Unlike my mom’s mess, which was part items of value and just plain junk to garbage…an unsafe health issue….Auntie’s is heavily cluttered but organized for resale. Her focus has always been money. Buy low—sell high to make money for property taxes, heating oil and food. Never wanting to touch her investments and social security. Consequently, she did a great job of accruing a comfortable life, financially. But, several years ago, when her cohort in crime…my mom…became ill with cancer, Auntie lost her chauffeur and resale partner. The sales stopped and the stuff sat. That coupled with a large snow storm, which caused a garage to collapse. She and my mom (in their 80’s) removed all the stuff from the garage and brought it into the already crowded house.
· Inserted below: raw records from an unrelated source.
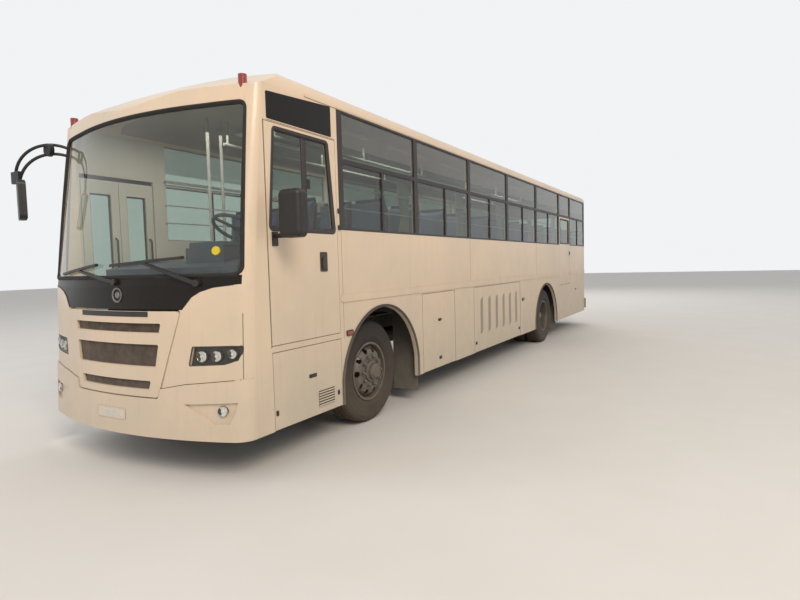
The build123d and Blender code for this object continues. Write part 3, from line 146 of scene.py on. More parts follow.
def surface(name, base, second, patch_mm, rough, dust=None, dust_top=1.3, dust_share=0.5, streaks=0.0,
            metallic=0.0, ior=1.5, grain_mm=2.0, grain=0.1, inside=None, inside_axis="X", coat=0.0):
    """Solid finish: two tones in patches, a fine grain, dust that thickens downwards, and run-down streaks.

    inside is a second colour for the faces that look inwards along inside_axis."""
    tree, out = start_material(name)
    coords = add_node(tree, "ShaderNodeTexCoord").outputs["Object"]
    patches = add_node(tree, "ShaderNodeTexNoise",
                       {"Scale": 1000.0 / patch_mm, "Detail": 5.0, "Roughness": 0.6},
                       {"Vector": coords}).outputs["Fac"]
    spread = add_node(tree, "ShaderNodeMapRange", {"From Min": 0.35, "From Max": 0.65}, {"Value": patches})
    colour = add_node(tree, "ShaderNodeMix", {"data_type": "RGBA", 6: linear(base), 7: linear(second)},
                      {0: spread.outputs["Result"]}).outputs[2]
    axes = add_node(tree, "ShaderNodeSeparateXYZ", None, {0: coords})
    if inside:
        normal = add_node(tree, "ShaderNodeNewGeometry").outputs["True Normal"]
        facing = add_node(tree, "ShaderNodeSeparateXYZ", None, {0: normal})
        if inside_axis == "Z":
            product = facing.outputs["Z"]
        else:
            product = add_node(tree, "ShaderNodeMath", {"operation": "MULTIPLY"},
                               {0: axes.outputs[inside_axis], 1: facing.outputs[inside_axis]}).outputs[0]
        inwards = add_node(tree, "ShaderNodeMath", {"operation": "LESS_THAN", 1: -0.2},
                           {0: product}).outputs[0]
        colour = add_node(tree, "ShaderNodeMix", {"data_type": "RGBA", 7: linear(inside)},
                          {0: inwards, 6: colour}).outputs[2]
    roughness = add_node(tree, "ShaderNodeMapRange", {"To Min": rough[0], "To Max": rough[1]},
                         {"Value": patches}).outputs["Result"]
    if dust:
        height = add_node(tree, "ShaderNodeMapRange",
                          {"From Min": dust_top, "From Max": FULL_DUST_Z, "To Max": dust_share},
                          {"Value": axes.outputs["Z"]}).outputs["Result"]
        cloud = add_node(tree, "ShaderNodeTexNoise", {"Scale": 5.0, "Detail": 7.0, "Roughness": 0.6},
                         {"Vector": coords}).outputs["Fac"]
        cloud = add_node(tree, "ShaderNodeMapRange",
                         {"From Min": 0.3, "From Max": 0.7, "To Min": 0.75, "To Max": 1.12},
                         {"Value": cloud}).outputs["Result"]
        amount = add_node(tree, "ShaderNodeMath", {"operation": "MULTIPLY", "use_clamp": True},
                          {0: height, 1: cloud}).outputs[0]
        colour = add_node(tree, "ShaderNodeMix", {"data_type": "RGBA", 7: linear(dust)},
                          {0: amount, 6: colour}).outputs[2]
        roughness = add_node(tree, "ShaderNodeMix", {"data_type": "FLOAT", 3: DUST_ROUGHNESS},
                             {0: amount, 2: roughness}).outputs[0]
    if streaks:
        runs = add_node(tree, "ShaderNodeMapping", {"Scale": (26.0, 26.0, 1.1)}, {"Vector": coords})
        runs = add_node(tree, "ShaderNodeTexNoise", {"Scale": 1.0, "Detail": 4.0},
                        {"Vector": runs.outputs["Vector"]}).outputs["Fac"]
        runs = add_node(tree, "ShaderNodeMapRange", {"From Min": 0.56, "From Max": 0.74, "To Max": streaks},
                        {"Value": runs}).outputs["Result"]
        colour = add_node(tree, "ShaderNodeMix", {"data_type": "RGBA", 7: linear(STREAK_COLOUR)},
                          {0: runs, 6: colour}).outputs[2]
    fine = add_node(tree, "ShaderNodeTexNoise", {"Scale": 1000.0 / grain_mm, "Detail": 2.0},
                    {"Vector": coords})
    bump = add_node(tree, "ShaderNodeBump", {"Strength": grain, "Distance": 0.001},
                    {"Height": fine.outputs["Fac"]})
    shader = add_node(tree, "ShaderNodeBsdfPrincipled",
                      {"Metallic": metallic, "IOR": ior, "Coat Weight": coat, "Coat Roughness": 0.08},
                      {"Base Color": colour, "Roughness": roughness, "Normal": bump.outputs["Normal"]})
    tree.links.new(shader.outputs[0], out.inputs[0])


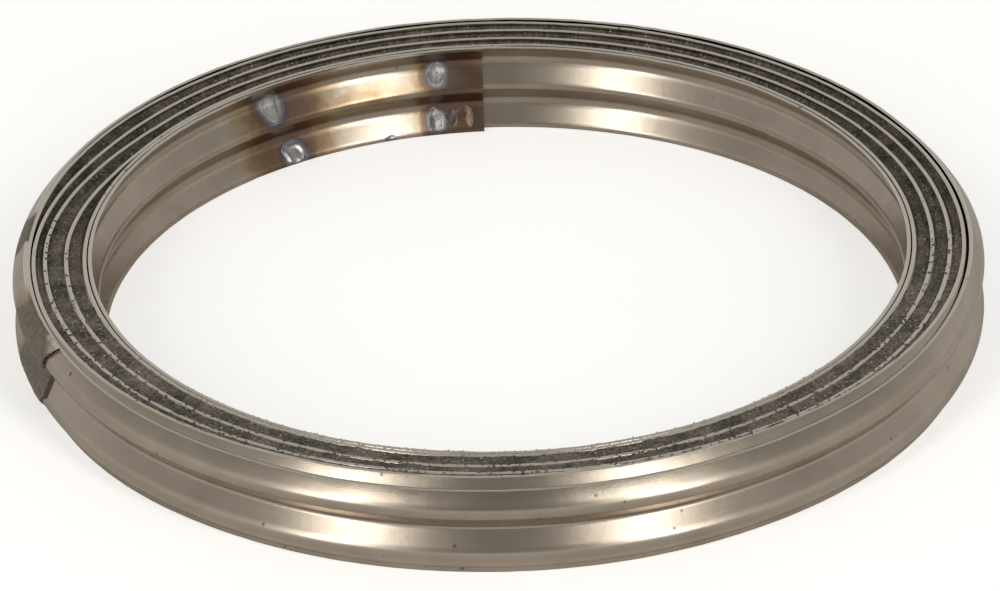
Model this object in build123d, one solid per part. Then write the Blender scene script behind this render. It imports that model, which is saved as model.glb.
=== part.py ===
"""Spiral wound gasket: a rolled stainless strip wound over a graphite ribbon.

The strip has two lobes and an upright foot. It is wound a little over six turns. The
graphite ribbon lies between the second and the fifth turn. Spot welds hold both ends
of the strip. All sizes are in millimetres. The ring's axis is +Z and it lies on Z = 0.
"""
from build123d import *
import math
import os

# Strip, as rolled before winding
strip_thickness = 0.20        # metal, square to its faces
foot_height = 0.35            # upright foot along the bottom edge
lower_flank_height = 1.40     # from the foot up to the lower crest
lobe_pitch = 3.30             # lower crest to upper crest
upper_flank_height = 1.35     # from the upper crest to the top edge
flank_angle = 40.0            # flanks from upright, in degrees
crest_bend_radius = 1.00      # outer face of a crest
groove_bend_radius = 0.30     # outer face of the groove between the lobes, and of the foot's bend

# Winding
first_crest_radius = 28.40    # outer crest of the innermost turn
turn_clearance = 0.09         # between bare turns, along the radius
spring_off = 0.50             # the last turn stands off by this on the +X side
strip_start = 92.0            # azimuth of the inner end, in degrees
tail_end = 206.0              # azimuth of the outer end

# Graphite ribbon
ribbon_thickness = [0.88, 1.02, 0.40]   # in its first, second and third turn, along the radius
seat_clearance = 0.03                   # graphite to metal, each side
ribbon_recess = 0.10                    # below both edges of the strip
ribbon_start = 155.0                    # azimuths of its two ends, in degrees
ribbon_end = 152.0

# Spot welds: azimuth, and share of the strip's height
weld_diameter = 1.40
start_welds = [(98.0, 0.70), (98.5, 0.14), (124.5, 0.72), (121.5, 0.14)]
tail_welds = [(174.0, 0.80), (197.0, 0.75)]

# Torn outer end: how far each point lies back from the end, and its share of the strip's height
torn_edge = [(0.0, 1.0), (2.8, 0.55), (2.0, 0.46), (1.7, 0.34), (2.6, 0.2), (2.9, 0.0)]

# Worked out from the sizes above
flank = math.radians(flank_angle)
lower_crest_height = foot_height + lower_flank_height
upper_crest_height = lower_crest_height + lobe_pitch
strip_height = upper_crest_height + upper_flank_height
lobe_depth = math.tan(flank) * lobe_pitch / 2
radial_thickness = strip_thickness / math.cos(flank)
bare_pitch = radial_thickness + turn_clearance
ribbon_pitch = [radial_thickness + 2 * seat_clearance + thick for thick in ribbon_thickness]


def crest_radii():
    """Crest radius at each crossing of the X axis, in winding order, from +X to -X and back."""
    radius = first_crest_radius
    radii = [radius - bare_pitch, radius, radius]
    for pitch in [bare_pitch] + ribbon_pitch + [bare_pitch, bare_pitch]:
        radius += pitch
        radii += [radius, radius]
    radii[-3] += spring_off
    return radii


def wave_line(shift, bottom, top):
    """The strip's middle line in section, moved out by shift, with +X outwards and the crest at 0."""
    rounding = 1 / math.cos(flank) - 1
    crest = crest_bend_radius * rounding + (shift - strip_thickness / 2) / math.cos(flank)
    foot = crest - math.tan(flank) * lower_flank_height
    crest_bend = crest_bend_radius - strip_thickness / 2 + shift
    groove_bend = groove_bend_radius + strip_thickness / 2 - shift
    corners = [
        (foot, bottom),
        (foot, foot_height),
        (crest, lower_crest_height),
        (crest - lobe_depth, lower_crest_height + lobe_pitch / 2),
        (crest, upper_crest_height),
        (crest - math.tan(flank) * (top - upper_crest_height), top),
    ]
    return FilletPolyline(corners, radius=[groove_bend, crest_bend, groove_bend, crest_bend])


def closed_section(outer, inner):
    """Face between two lines that run from the bottom to the top of the section."""
    foot = Line(outer @ 0, inner @ 0)
    head = Line(outer @ 1, inner @ 1)
    return make_face([outer, head, inner, foot])


def strip_section():
    half = strip_thickness / 2
    return closed_section(wave_line(half, 0, strip_height), wave_line(-half, 0, strip_height))


def section_inside(shift, bottom, top):
    """Everything from the shifted middle line inwards, deeper than the thickest ribbon."""
    depth = 2 * lobe_depth + 2 * max(ribbon_pitch)
    return closed_section(wave_line(shift, bottom, top), Line((-depth, bottom), (-depth, top)))


def circle(radii, half_turn):
    """Centre on the X axis and radius of one half turn's crest.

    Even half turns are the back ones, from +X to -X. Odd ones are the front ones.
    """
    begin = radii[half_turn]
    finish = radii[half_turn + 1]
    side = 1 if half_turn % 2 == 0 else -1
    return side * (begin - finish) / 2, (begin + finish) / 2


def wind(section, radii, first, start, last, end):
    """Sweep a section from azimuth start in one half turn to azimuth end in a later one."""
    arcs = []
    for half_turn in range(first, last + 1):
        centre, radius = circle(radii, half_turn)
        opening = 180 * (half_turn % 2)
        begin = start if half_turn == first else opening
        finish = end if half_turn == last else opening + 180
        arcs.append(CenterArc((centre, 0), radius, begin, finish - begin))
    centre, radius = circle(radii, first)
    placed = Pos(centre + radius, 0, 0) * (Plane.XZ * section)
    return sweep(placed.rotate(Axis((centre, 0, 0), (0, 0, 1)), start), path=Wire(arcs))


def between_turns(gap, bottom, top, radii, half_turn, start, end):
    """The space outside one half turn and inside the next, a gap away from both middle lines."""
    outer = half_turn + 2
    body = wind(section_inside(-gap, bottom, top), radii, outer, start, outer, end)
    core = section_inside(gap, bottom - foot_height, top + foot_height)
    return body - wind(core, radii, half_turn, start - 1, half_turn, end + 1)


def radial_plane(radii, half_turn, azimuth, height):
    """Plane on the crest of a half turn that faces outwards, with its X axis in winding order."""
    centre, radius = circle(radii, half_turn)
    angle = math.radians(azimuth)
    outward = Vector(math.cos(angle), math.sin(angle), 0)
    origin = Vector(centre, 0, height) + outward * radius
    return Plane(origin=origin, x_dir=Vector(0, 0, 1).cross(outward), z_dir=outward)


def weld(radii, half_turn, azimuth, share):
    """Nugget from the middle of one turn's metal to the middle of the next turn's."""
    space = between_turns(0, 0, strip_height, radii, half_turn, azimuth - 4, azimuth + 4)
    core = Cylinder(weld_diameter / 2, 4 * lobe_depth)
    return space & radial_plane(radii, half_turn, azimuth, share * strip_height) * core


def torn_tail(radii, last):
    """The last stretch of strip, with its end torn along an uneven line."""
    tail = wind(strip_section(), radii, last, 180, last, tail_end)
    corners = [(-back, share * strip_height) for back, share in torn_edge]
    corners += [(lobe_pitch, 0), (lobe_pitch, strip_height)]
    scrap = extrude(make_face(Polyline(corners, close=True)), 2 * lobe_depth, both=True)
    return tail - radial_plane(radii, last, tail_end, 0) * scrap


def winding_strip():
    radii = crest_radii()
    last = len(radii) - 2
    pieces = [
        wind(strip_section(), radii, 0, strip_start, last - 1, 180),
        torn_tail(radii, last),
    ]
    for azimuth, share in start_welds:
        pieces.append(weld(radii, 0, azimuth, share))
    for azimuth, share in tail_welds:
        half_turn = last - 3 if azimuth < 180 else last - 2
        pieces.append(weld(radii, half_turn, azimuth, share))
    return pieces[0].fuse(*pieces[1:])


def graphite_filler():
    """Ribbon between the second and the fifth turn of the strip."""
    radii = crest_radii()
    gap = strip_thickness / 2 + seat_clearance
    first = 2
    last = first + 2 * len(ribbon_thickness)
    pieces = []
    for half_turn in range(first, last + 1):
        opening = 180 * (half_turn % 2)
        start = ribbon_start if half_turn == first else opening
        end = ribbon_end if half_turn == last else opening + 180
        pieces.append(
            between_turns(gap, ribbon_recess, strip_height - ribbon_recess, radii, half_turn, start, end)
        )
    return pieces[0].fuse(*pieces[1:])


os.makedirs("parts", exist_ok=True)
nodes = {
    "winding_strip": winding_strip(),
    "graphite_filler": graphite_filler(),
}
for name, solid in nodes.items():
    export_step(solid, f"parts/{name}.step")
    box = solid.bounding_box()
    print(f"{name}: {solid.volume:.1f} mm3, {box.size.X:.2f} x {box.size.Y:.2f} x {box.size.Z:.2f} mm")
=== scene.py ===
# %% [markdown]
# # A spiral wound gasket
# A long stainless strip, rolled to a wave, is wound a little over six turns. A graphite ribbon
# is wound in with it. Such a shape can be swept, revolved or bent; here every point knows its
# angle along the winding and its height, and one rule sends it to its place. The same angle and
# height then tell the materials where they are.

# %% Load the part
import math

import bpy
import bmesh
import numpy as np
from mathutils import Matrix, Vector
from mathutils.bvhtree import BVHTree


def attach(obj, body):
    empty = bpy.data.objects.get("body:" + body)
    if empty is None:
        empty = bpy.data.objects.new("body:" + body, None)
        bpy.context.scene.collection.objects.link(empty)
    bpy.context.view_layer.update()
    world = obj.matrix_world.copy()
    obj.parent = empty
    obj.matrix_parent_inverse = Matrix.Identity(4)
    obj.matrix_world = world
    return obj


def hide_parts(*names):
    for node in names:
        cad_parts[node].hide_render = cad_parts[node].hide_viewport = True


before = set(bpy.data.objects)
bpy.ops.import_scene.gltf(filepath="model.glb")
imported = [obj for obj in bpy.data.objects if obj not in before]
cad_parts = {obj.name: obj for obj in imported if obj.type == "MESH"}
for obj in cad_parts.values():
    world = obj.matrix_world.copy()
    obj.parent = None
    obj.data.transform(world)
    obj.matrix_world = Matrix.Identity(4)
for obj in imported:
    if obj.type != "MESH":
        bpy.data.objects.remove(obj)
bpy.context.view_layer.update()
MM = 0.001
print("frame loaded:", sorted(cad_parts))

# %% [markdown]
# ## Building node trees from a script
# Node trees are long to write out, so a small helper adds one node, sets its properties and
# fills its sockets. A value that is itself a socket becomes a link.

# %% Node helpers
class Tree:
    """Adds nodes to one tree, each call returning the new node."""

    def __init__(self, tree):
        self.tree = tree

    def add(self, kind, *values, **props):
        made = self.tree.nodes.new(kind)
        for key, value in props.items():
            setattr(made, key, value)
        for slot, value in enumerate(values):
            self.fill(made.inputs[slot], value)
        return made

    def fill(self, socket, value):
        if isinstance(value, bpy.types.Node):
            value = value.outputs[0]
        if isinstance(value, bpy.types.NodeSocket):
            self.tree.links.new(value, socket)
        elif value is not None:
            socket.default_value = value

    def put(self, made, **values):
        """Fills sockets by name, with _ for a space."""
        for key, value in values.items():
            self.fill(made.inputs[key.replace("_", " ")], value)
        return made

    def math(self, operation, *values):
        return self.add("ShaderNodeMath", *values, operation=operation).outputs[0]

    def ramp(self, value, low, high, bottom=0.0, top=1.0, smooth=True):
        """Smooth or straight change from bottom to top as the value goes from low to high."""
        kind = "SMOOTHSTEP" if smooth else "LINEAR"
        return self.add("ShaderNodeMapRange", value, low, high, bottom, top, interpolation_type=kind).outputs[0]

    def vector(self, x, y, z=0.0):
        return self.add("ShaderNodeCombineXYZ", x, y, z).outputs[0]

    def noise(self, vector, scale, detail=2.0, rough=0.5, distortion=0.0):
        """Noise around zero, from about -0.5 to 0.5."""
        made = self.add("ShaderNodeTexNoise")
        self.put(made, Vector=vector, Scale=scale, Detail=detail, Roughness=rough, Distortion=distortion)
        return self.math("SUBTRACT", made.outputs[0], 0.5)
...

Today, the house is as typical, piled high with stuff and little trails exist for a little, stooped over elderly woman. Safe? Not yet. I-we will get there but it will be hard. I will never get to the point of sorting with her through all the containers and bags inside and the immensely full yard outside.
I must keep the social workers at bay (they came this week, snooping about on a neighbor’s recommendation when they saw her home again). I will do what is right for her. And, unlike before when she would not allow anyone, to include me inside her home, now I’m allowed to just walk in.
I’m reconciled to keeping her happy, loved and safely cluttered until she asks for help, succumbs to my gentle nudges or she passes.